When a person goes to trial, his or her defense attorney works to paint him or her in the best light. Stories can be skewed from one side to the other, so hearing your testimony or side of the story can be very important to your case.
In this case, a man accused of killing his wife over a divorce has been painted as a murderer with foul intentions, but his defense claims that simply isn’t true. Instead, they say he was suicidal and depressed and never premeditated his wife’s murder.
The claim that he’s a cold-blooded killer is returned with the claim that he was a loving parent who was pushed too far by his wife’s request for 80-percent custody of their son. So what really happened? There are two sides to the story, but it appears that he killed his wife, who was found floating in their pool in September 2013. Was this a premeditated murder, or was it a voluntary manslaughter? The difference could mean volumes for the man.
According to the story, his wife decided to file for divorce and went as far as to show the paperwork to their 12-year-old son, who threw the documents into the pool. Later that day, he attacked her with knives, killing her by stabbing.

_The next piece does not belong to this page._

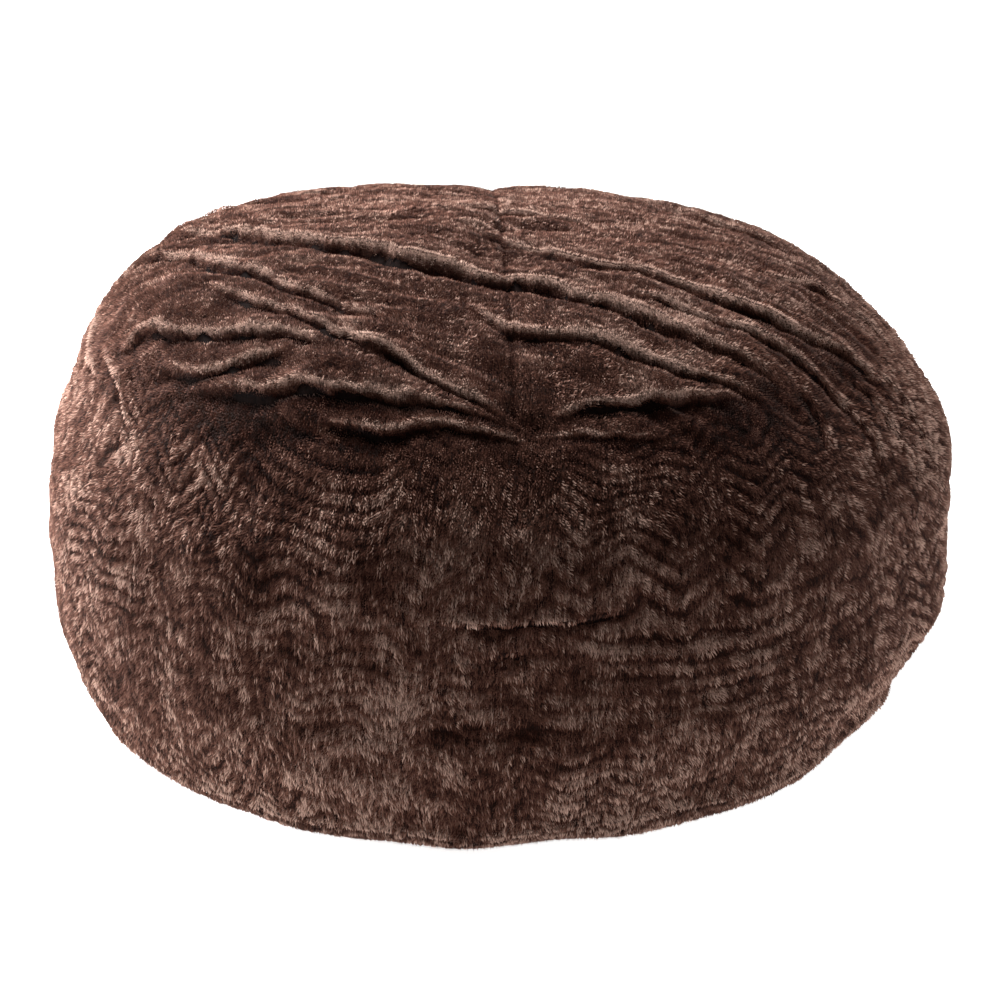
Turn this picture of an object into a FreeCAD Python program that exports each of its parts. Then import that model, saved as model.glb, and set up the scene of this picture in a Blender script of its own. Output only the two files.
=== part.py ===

What led up to the attack? It’s claimed that she had been cheating on her husband; they had suffered the loss of a stillborn child together, and her husband was deeply depressed and suicidal. In fact, he had suicide notes in the home indicating that he intended to hurt himself, not his wife. When the man received divorce papers indicating that he’d get only 20 percent of the month with his son, he snapped, his defense claims. That’s when the attack happened. He stayed at the scene and called 911 to turn himself in; his attorney suggests that he simply snapped and was overwhelmed, acting unlike himself.